I can honestly say that I truly enjoyed reading this article. When I search for information on reading within the classroom, the majority of the articles are based around the elementary and middle school aged students. I really appreciate this in-depth discussion of how the teacher helped her students make connections and allowed them to follow the path that the book took them on. I teach at the ninth grade level in all co-teaching classes. My students are mostly not very inquisitive. I believe they have been taught all along to simply read and do the questions. We have lost a lot of the fun in teaching reading and learning about the information in the book.
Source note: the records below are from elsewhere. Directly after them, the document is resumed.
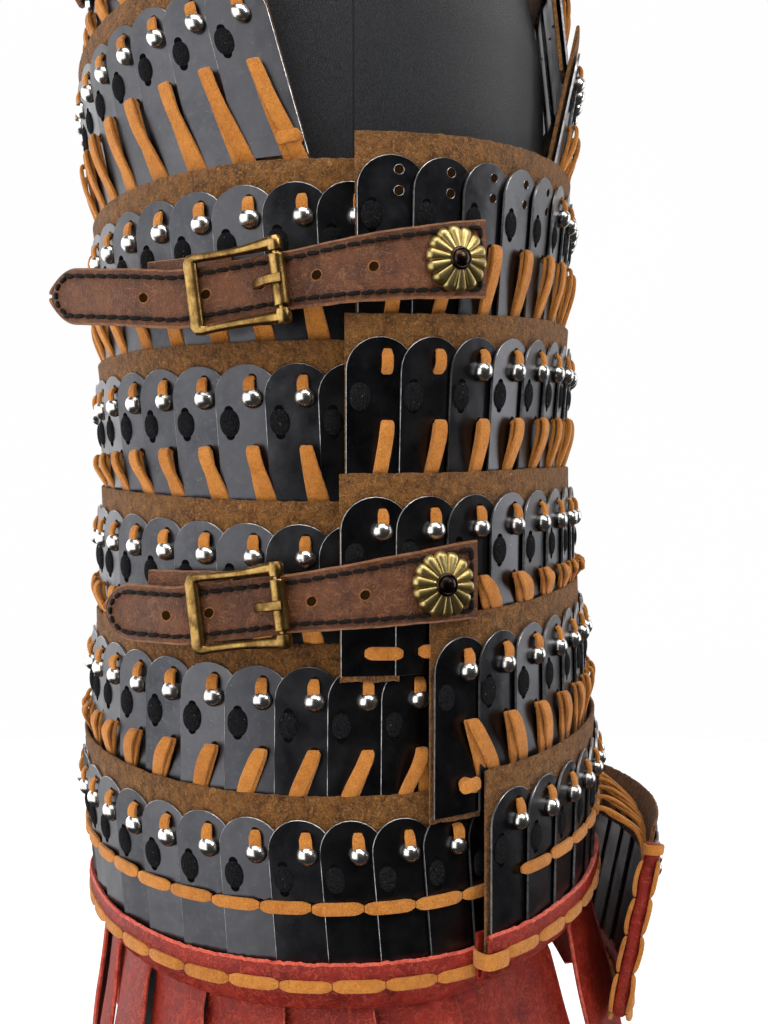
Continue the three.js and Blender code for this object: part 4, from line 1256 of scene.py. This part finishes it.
class StrapLine:
    """A strap's middle line on the right side, by y: how far out, how high and how wide it is there."""

    def __init__(self, spec):
        path = np.array(spec["path"], float)
        self.ys, self.outs = path.T
        self.heights = spec["heights"]
        beyond = [2 * path[0] - path[1], *path, path[-1] + (path[-1] - path[-2]) * 0.6]
        self.long_ys, self.long_outs = np.array(beyond).T

    def place(self, y, w=0.0, v=0.0):
        """Points at y, w outwards and v up."""
        y, w, v = np.broadcast_arrays(np.asarray(y, float), w, v)
        knots = [self.ys[0], STRAIGHT[1], self.ys[-1]]
        out, ahead, behind = [eased(y + step, self.long_ys, self.long_outs, 6) for step in (0, -1, 1)]
        slope = (behind - ahead) / 2
        length = np.hypot(1, slope)
        z = eased(y, knots, self.heights, 6)
        return np.stack([-(out + w / length), y - w * slope / length, z + v], -1)

    def half_width(self, y):
        k = np.clip((y - self.ys[0]) / (STRAIGHT[0] - self.ys[0]), 0, 1)
        return (STRAP["root"] + (STRAP["buckle"] - STRAP["root"]) * k) / 2


strap_leather = leather_finish(
    "pull_up_leather", dark=(0.052, 0.016, 0.006), mid=(0.140, 0.046, 0.016), light=(0.290, 0.125, 0.055),
    grain=1.6, rough=(0.42, 0.6), crazing=0.55)
strap_edge = suede_finish(
    "strap_raw_edge", pale=(0.46, 0.21, 0.08), mid=(0.27, 0.105, 0.035), dark=(0.10, 0.034, 0.012), nap=0.7)


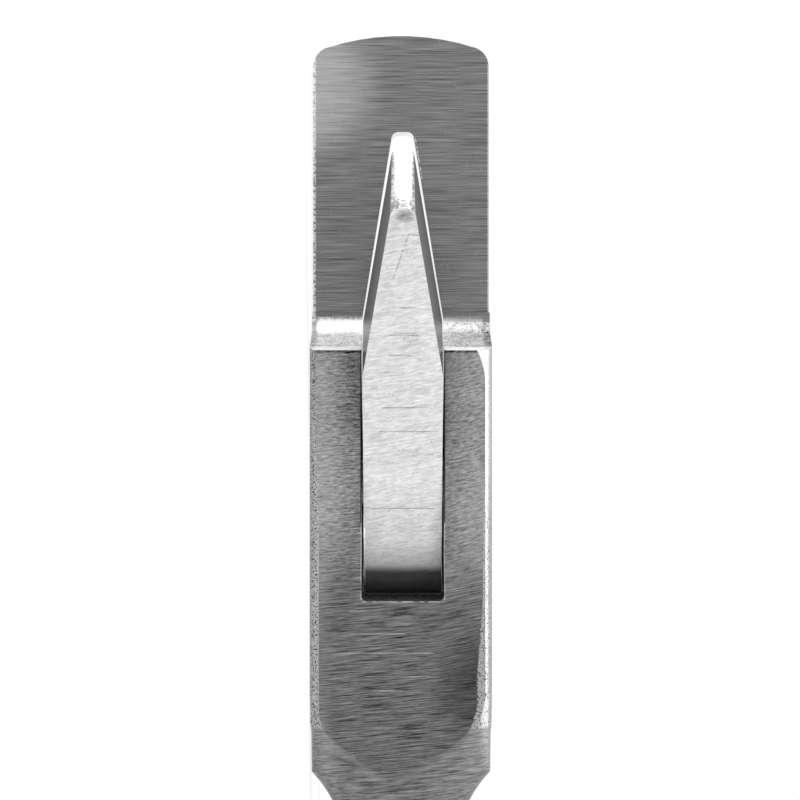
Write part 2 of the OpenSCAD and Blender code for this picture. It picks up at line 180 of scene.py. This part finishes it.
def lever_material(name, turn_deg):
    """Plated forging, with ground faces. Its nodes work in the lever's own frame, with the jaws shut."""
    material = bpy.data.materials.new(name)
    t = Tree(material)
    place = t.turned(t.coords(), turn=(0, 0, math.radians(-turn_deg)), scale=(1000, 1000, 1000))
    facing = t.turned(t.normals(), turn=(0, 0, math.radians(-turn_deg)))
    return material, t, place, t.split(place), t.split(facing)


def finish_material(t, colour, rough, bump_height, distance, metallic=1.0):
    bump = t.node("ShaderNodeBump", inputs={"Strength": 1.0, "Distance": distance, "Height": bump_height})
    shader = t.node("ShaderNodeBsdfPrincipled",
                    inputs={"Base Color": t.grey(colour), "Metallic": metallic, "Roughness": rough, "Normal": bump})
    t.node("ShaderNodeOutputMaterial", inputs={"Surface": shader})


def strokes(t, place, lean_deg, across, along, seed=0.0, detail=3.0, rough=0.6):
    """Lines of grinding along Z that lean towards X, with so many per mm across and along them."""
    laid = t.turned(t.turned(place, turn=(0, math.radians(-lean_deg), 0)), scale=(across, 1.0, along),
                    move=(seed, seed, seed))
    return t.noise(laid, 1.0, detail, rough)


def nicks(t, place, cell, length, width, share, seed):
    """Short curved scratches, one at most in each cell, turned every way on a face along X and Z."""
    flat = t.turned(place, turn=(math.radians(90), 0, 0), move=(seed, seed, 0))
    sites = {"voronoi_dimensions": "2D", "feature": "F1"}
    where = {"Vector": flat, "Scale": 1.0 / cell}
    site = t.node("ShaderNodeTexVoronoi", sites, where, out=2)
    hue = t.split(t.node("ShaderNodeTexVoronoi", sites, where, out=1))
    away = t.node("ShaderNodeVectorMath", {"operation": "SUBTRACT"}, {0: flat, 1: site})
    spun = t.node("ShaderNodeVectorRotate", {"rotation_type": "Z_AXIS"}, {"Vector": away, "Angle": hue[0] * 6.28})
    u, v, _ = t.split(spun)
    bent = abs(v - (hue[1] - 0.5) * u * u * (1.6 / length))
    return (1.0 - t.steps(bent, width * 0.5, width)) * (1.0 - t.steps(abs(u), length * 0.35, length * 0.5)) * (hue[2] < share)


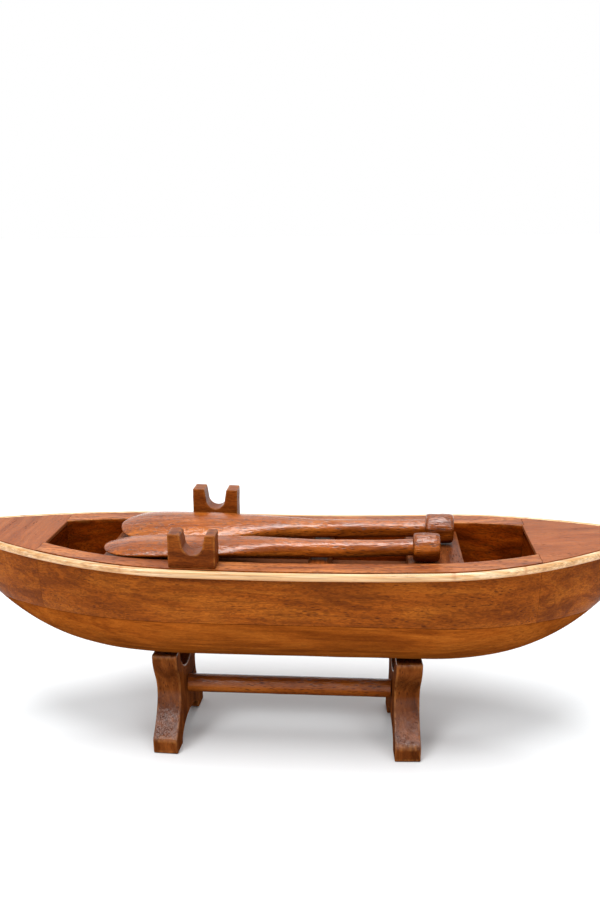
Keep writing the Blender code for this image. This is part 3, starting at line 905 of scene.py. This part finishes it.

I a very inspired by this classroom and the functionality of the processing of the actual information within the text. We need to teach our students how make those connection and inquire into why things are the way they are. I have always loved to read and have never understand the disdain that many students have for reading. However, I know that if I can get them even slightly interested in the subject matter at hand, then the process is so much smoother. Once again, this was a fantastic article that I will be passing along to my colleagues.
Thanks, I agree that there are few examples of using global literature in secondary school classrooms and there is so much potential at that age level. May kids, however, have learned not to think in schools because not much has been asked of them beyond basic literal level thinking. So while they are capable of so much thinking, they also have a long instructional history of not thinking which we have to get beyond. The potential is there, though, as you point out.